Former U.S. Navy pilot and officer celebrates one year with FOX News

Lea Gabrielle has an impressive resume: not only is she a correspondent for FOX News and a former reporter for NBC, but she also served in the U.S. Navy for 12 years as a fighter pilot and an Intelligence Operations Officer. Now celebrating her one-year anniversary with FOX, Gabrielle reflects on her career, her military background and her Northern Virginia roots, where locals may remember her as Lea Gabrielle Potts.

What can you say about your first year with FOX News?
It’s given me the opportunity to bring my experience in the military into some of the stories that we’re telling, which is so important. A big part of the reason I left the military to go into journalism is [to] bring the perspective of those who had served [and bring] that perspective to the news.
How are you able to utilize your past experiences as a fighter pilot?
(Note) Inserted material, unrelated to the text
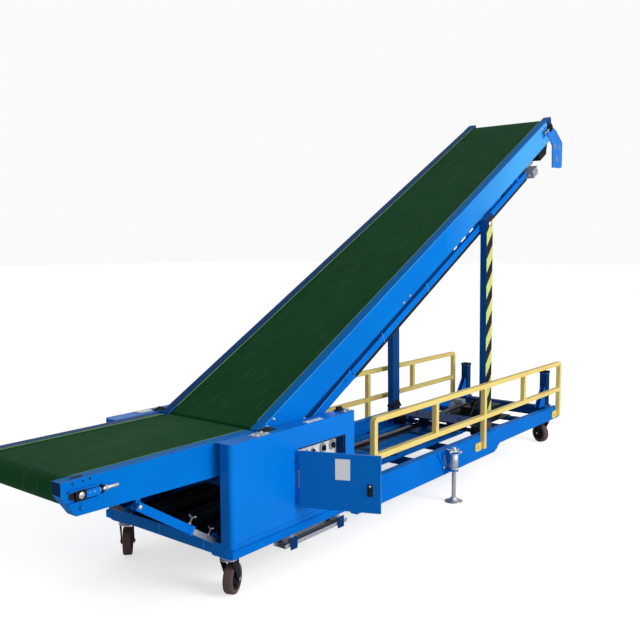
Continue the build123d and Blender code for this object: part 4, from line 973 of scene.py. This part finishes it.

[FOX has] used my expertise when there were aviation stories. For example, there was one where landing gear wouldn’t come down on an aircraft; we were covering it live as the plane had to do a belly-up landing in San Antonio. Of course, the big one lately has been the air strike in Iraq and in Syria, where I can bring in my experience as a former F-18 pilot who has flown that type of mission to assist in helping people better understand why we’re doing what we’re doing and how it works behind the scenes.
How has the industry treated you as a female reporter?
It’s been great. I really don’t see a difference being a female reporter. But when you’ve been in the military, you’ve gone to a naval academy and you’ve served in the military for a long time, it doesn’t really faze you, the differences. Normal society seems actually pretty gentle compared to being a woman in the military.
What was it like being a woman in the military?
I grew a lot from my experience and I feel like I got to do a lot of things that very few women have the opportunity to do, including being a fighter pilot. I deployed with a field team in Afghanistan. I was the only woman who was with them in the location that we were [in]. That was an incredibly unique and special experience; getting to see some of the absolute best that we have in our military at work, conducting their operations and being able to be a part of it and being able to help them was just extremely rewarding.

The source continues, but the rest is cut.